**REQUIRED TASK**
Quote the whole listing word for word, please.

**STORED DATA**
## START

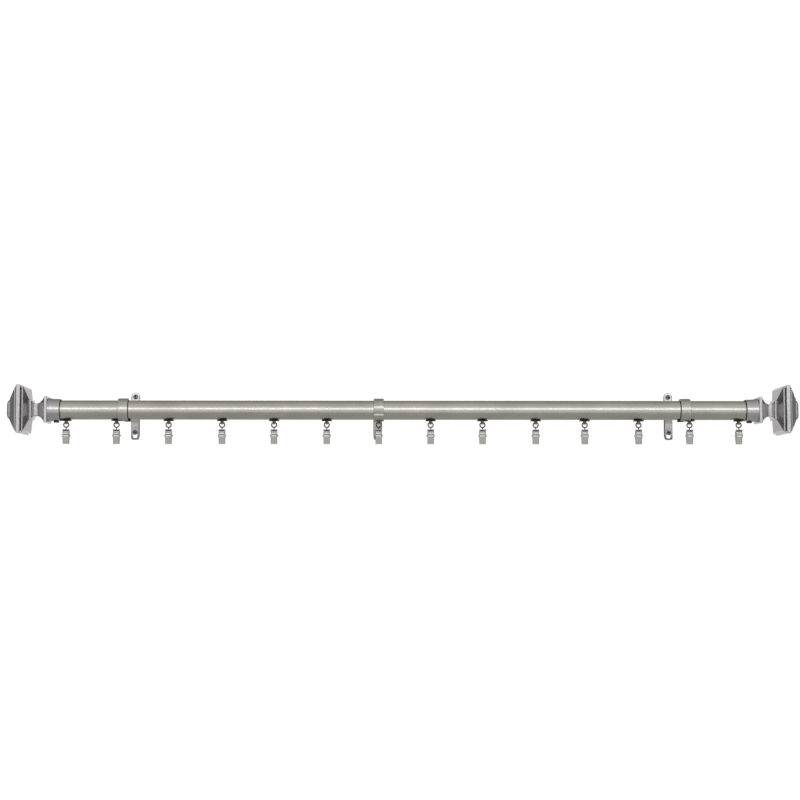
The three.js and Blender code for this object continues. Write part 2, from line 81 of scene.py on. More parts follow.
def new_mesh(name, verts, faces, sharp=32.0, bevel=None, segments=2, cutters=()):
    """A mesh from millimetre points, cut by the cutter meshes, bevelled and evenly shaded."""
    mesh = bpy.data.meshes.new(name)
    mesh.from_pydata([[c * MM for c in v] for v in verts], [], faces)
    work = bmesh.new()
    work.from_mesh(mesh)
    bmesh.ops.remove_doubles(work, verts=work.verts, dist=1e-7)
    bmesh.ops.recalc_face_normals(work, faces=work.faces)
    work.to_mesh(mesh)
    work.free()
    holder = bpy.data.objects.new(name + ".work", mesh)
    bpy.context.scene.collection.objects.link(holder)
    tools = []
    for cutter in cutters:
        tool = bpy.data.objects.new(cutter.name + ".tool", cutter)
        bpy.context.scene.collection.objects.link(tool)
        modifier = holder.modifiers.new("cut", "BOOLEAN")
        modifier.operation = "DIFFERENCE"
        modifier.solver = "EXACT"
        modifier.object = tool
        tools.append(tool)
    if bevel:
        modifier = holder.modifiers.new("edges", "BEVEL")
        modifier.width = bevel * MM
        modifier.segments = segments
        modifier.limit_method = "ANGLE"
        modifier.angle_limit = math.radians(sharp)
    made = baked(holder)
    made.polygons.foreach_set("use_smooth", [True] * len(made.polygons))
    made.set_sharp_from_angle(angle=math.radians(sharp + 8))
    holder.modifiers.clear()
    holder.data = made
    weighted = holder.modifiers.new("normals", "WEIGHTED_NORMAL")
    weighted.keep_sharp = True
    final = baked(holder)
    final.name = name
    for extra in [holder, *tools]:
        bpy.data.objects.remove(extra)
    return final


def baked(holder):
    """The object's mesh with its modifiers applied."""
    graph = bpy.context.evaluated_depsgraph_get()
    return bpy.data.meshes.new_from_object(holder.evaluated_get(graph))


def joined(*parts):
    """Several (verts, faces) lists as one."""
    verts, faces = [], []
    for part_verts, part_faces in parts:
        base = len(verts)
        verts.extend(part_verts)
        faces.extend([[base + i for i in face] for face in part_faces])
    return verts, faces


def moved(part, offset):
    """A (verts, faces) part at an offset."""
    verts, faces = part
    return [tuple(Vector(v) + Vector(offset)) for v in verts], faces


def ease(share):
    """A smooth step from 0 to 1 as share goes from 0 to 1."""
    share = min(1.0, max(0.0, share))
    return share * share * (3 - 2 * share)


def loft(rings, closed=False, caps=True):
    """Quads between rings of equal length, with a cap on the first and the last ring."""
    count = len(rings[0])
    verts = [tuple(p) for ring in rings for p in ring]
    faces = []
    spans = len(rings) if closed else len(rings) - 1
    for i in range(spans):
        a, b = i * count, (i + 1) % len(rings) * count
        for j in range(count):
            k = (j + 1) % count
            faces.append([a + j, a + k, b + k, b + j])
    if caps and not closed:
        faces.append(list(range(count))[::-1])
        faces.append(list(range(len(verts) - count, len(verts))))
    return verts, faces


def turned(profile, sides, axis="x"):
    """A solid of revolution from (along, radius) pairs, which start and end near the axis."""
    rings = []
    for along, radius in profile:
        ring = []
        for i in range(sides):
            angle = TAU * i / sides
            c, s = radius * math.cos(angle), radius * math.sin(angle)
            ring.append({"x": (along, c, s), "y": (s, along, c), "z": (c, s, along)}[axis])
        rings.append(ring)
    return loft(rings)


def c_band(outer, inner, mouth, low, high, steps, lip=None):
    """A round band open at the bottom, about X, between low and high."""
    rings = []
    start_out = -math.pi / 2 + math.asin(mouth / 2 / outer)
    start_in = -math.pi / 2 + math.asin(mouth / 2 / inner)
    for i in range(steps + 1):
        share = i / steps
        a_out = start_out + share * (math.pi - 2 * start_out)
        a_in = start_in + share * (math.pi - 2 * start_in)
        grow = lip(a_out) if lip else 0.0
        out = ((outer + grow) * math.cos(a_out), (outer + grow) * math.sin(a_out))
        core = (inner * math.cos(a_in), inner * math.sin(a_in))
        rings.append([
            (low, out[0], out[1]), (high, out[0], out[1]),
            (high, core[0], core[1]), (low, core[0], core[1]),
        ])
    return loft(rings)


def prism(outline, low, high, axis="y"):
    """A closed outline of (across, up) pairs, extruded along an axis."""
    place = {
        "y": lambda a, b, t: (a, t, b),
        "x": lambda a, b, t: (t, a, b),
        "z": lambda a, b, t: (a, b, t),
    }[axis]
    return loft([[place(a, b, t) for a, b in outline] for t in (low, high)])


def stadium(width, bottom, top, steps=12):
    """A slot with round ends, as an outline in (x, z)."""
    r = width / 2
    points = []
    for i in range(steps + 1):
        angle = math.pi * i / steps
        points.append((r * math.cos(angle), top - r + r * math.sin(angle)))
    for i in range(steps + 1):
        angle = math.pi + math.pi * i / steps
        points.append((r * math.cos(angle), bottom + r + r * math.sin(angle)))
    return points


def round_box(low, high, corner, steps=4, axis="z"):
    """A box whose edges along one axis are rounded."""
    order = {"z": (0, 1, 2), "y": (0, 2, 1), "x": (1, 2, 0)}[axis]
    a0, b0, t0 = (low[i] for i in order)
    a1, b1, t1 = (high[i] for i in order)
    outline = []
    for ca, cb, start in (
        (a1 - corner, b1 - corner, 0), (a0 + corner, b1 - corner, 1),
        (a0 + corner, b0 + corner, 2), (a1 - corner, b0 + corner, 3),
    ):
        for i in range(steps + 1):
            angle = (start + i / steps) * math.pi / 2
            outline.append((ca + corner * math.cos(angle), cb + corner * math.sin(angle)))
    return prism(outline, t0, t1, axis)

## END

**TASK ANSWER**
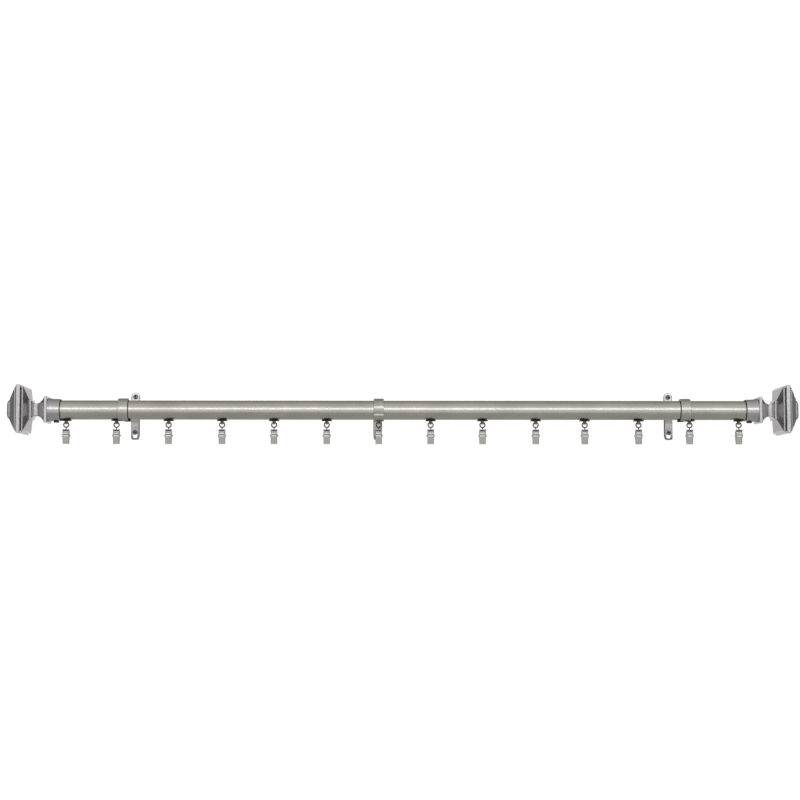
The three.js and Blender code for this object continues. Write part 2, from line 81 of scene.py on. More parts follow.
def new_mesh(name, verts, faces, sharp=32.0, bevel=None, segments=2, cutters=()):
    """A mesh from millimetre points, cut by the cutter meshes, bevelled and evenly shaded."""
    mesh = bpy.data.meshes.new(name)
    mesh.from_pydata([[c * MM for c in v] for v in verts], [], faces)
    work = bmesh.new()
    work.from_mesh(mesh)
    bmesh.ops.remove_doubles(work, verts=work.verts, dist=1e-7)
    bmesh.ops.recalc_face_normals(work, faces=work.faces)
    work.to_mesh(mesh)
    work.free()
    holder = bpy.data.objects.new(name + ".work", mesh)
    bpy.context.scene.collection.objects.link(holder)
    tools = []
    for cutter in cutters:
        tool = bpy.data.objects.new(cutter.name + ".tool", cutter)
        bpy.context.scene.collection.objects.link(tool)
        modifier = holder.modifiers.new("cut", "BOOLEAN")
        modifier.operation = "DIFFERENCE"
        modifier.solver = "EXACT"
        modifier.object = tool
        tools.append(tool)
    if bevel:
        modifier = holder.modifiers.new("edges", "BEVEL")
        modifier.width = bevel * MM
        modifier.segments = segments
        modifier.limit_method = "ANGLE"
        modifier.angle_limit = math.radians(sharp)
    made = baked(holder)
    made.polygons.foreach_set("use_smooth", [True] * len(made.polygons))
    made.set_sharp_from_angle(angle=math.radians(sharp + 8))
    holder.modifiers.clear()
    holder.data = made
    weighted = holder.modifiers.new("normals", "WEIGHTED_NORMAL")
    weighted.keep_sharp = True
    final = baked(holder)
    final.name = name
    for extra in [holder, *tools]:
        bpy.data.objects.remove(extra)
    return final


def baked(holder):
    """The object's mesh with its modifiers applied."""
    graph = bpy.context.evaluated_depsgraph_get()
    return bpy.data.meshes.new_from_object(holder.evaluated_get(graph))


def joined(*parts):
    """Several (verts, faces) lists as one."""
    verts, faces = [], []
    for part_verts, part_faces in parts:
        base = len(verts)
        verts.extend(part_verts)
        faces.extend([[base + i for i in face] for face in part_faces])
    return verts, faces


def moved(part, offset):
    """A (verts, faces) part at an offset."""
    verts, faces = part
    return [tuple(Vector(v) + Vector(offset)) for v in verts], faces


def ease(share):
    """A smooth step from 0 to 1 as share goes from 0 to 1."""
    share = min(1.0, max(0.0, share))
    return share * share * (3 - 2 * share)


def loft(rings, closed=False, caps=True):
    """Quads between rings of equal length, with a cap on the first and the last ring."""
    count = len(rings[0])
    verts = [tuple(p) for ring in rings for p in ring]
    faces = []
    spans = len(rings) if closed else len(rings) - 1
    for i in range(spans):
        a, b = i * count, (i + 1) % len(rings) * count
        for j in range(count):
            k = (j + 1) % count
            faces.append([a + j, a + k, b + k, b + j])
    if caps and not closed:
        faces.append(list(range(count))[::-1])
        faces.append(list(range(len(verts) - count, len(verts))))
    return verts, faces


def turned(profile, sides, axis="x"):
    """A solid of revolution from (along, radius) pairs, which start and end near the axis."""
    rings = []
    for along, radius in profile:
        ring = []
        for i in range(sides):
            angle = TAU * i / sides
            c, s = radius * math.cos(angle), radius * math.sin(angle)
            ring.append({"x": (along, c, s), "y": (s, along, c), "z": (c, s, along)}[axis])
        rings.append(ring)
    return loft(rings)


def c_band(outer, inner, mouth, low, high, steps, lip=None):
    """A round band open at the bottom, about X, between low and high."""
    rings = []
    start_out = -math.pi / 2 + math.asin(mouth / 2 / outer)
    start_in = -math.pi / 2 + math.asin(mouth / 2 / inner)
    for i in range(steps + 1):
        share = i / steps
        a_out = start_out + share * (math.pi - 2 * start_out)
        a_in = start_in + share * (math.pi - 2 * start_in)
        grow = lip(a_out) if lip else 0.0
        out = ((outer + grow) * math.cos(a_out), (outer + grow) * math.sin(a_out))
        core = (inner * math.cos(a_in), inner * math.sin(a_in))
        rings.append([
            (low, out[0], out[1]), (high, out[0], out[1]),
            (high, core[0], core[1]), (low, core[0], core[1]),
        ])
    return loft(rings)


def prism(outline, low, high, axis="y"):
    """A closed outline of (across, up) pairs, extruded along an axis."""
    place = {
        "y": lambda a, b, t: (a, t, b),
        "x": lambda a, b, t: (t, a, b),
        "z": lambda a, b, t: (a, b, t),
    }[axis]
    return loft([[place(a, b, t) for a, b in outline] for t in (low, high)])


def stadium(width, bottom, top, steps=12):
    """A slot with round ends, as an outline in (x, z)."""
    r = width / 2
    points = []
    for i in range(steps + 1):
        angle = math.pi * i / steps
        points.append((r * math.cos(angle), top - r + r * math.sin(angle)))
    for i in range(steps + 1):
        angle = math.pi + math.pi * i / steps
        points.append((r * math.cos(angle), bottom + r + r * math.sin(angle)))
    return points


def round_box(low, high, corner, steps=4, axis="z"):
    """A box whose edges along one axis are rounded."""
    order = {"z": (0, 1, 2), "y": (0, 2, 1), "x": (1, 2, 0)}[axis]
    a0, b0, t0 = (low[i] for i in order)
    a1, b1, t1 = (high[i] for i in order)
    outline = []
    for ca, cb, start in (
        (a1 - corner, b1 - corner, 0), (a0 + corner, b1 - corner, 1),
        (a0 + corner, b0 + corner, 2), (a1 - corner, b0 + corner, 3),
    ):
        for i in range(steps + 1):
            angle = (start + i / steps) * math.pi / 2
            outline.append((ca + corner * math.cos(angle), cb + corner * math.sin(angle)))
    return prism(outline, t0, t1, axis)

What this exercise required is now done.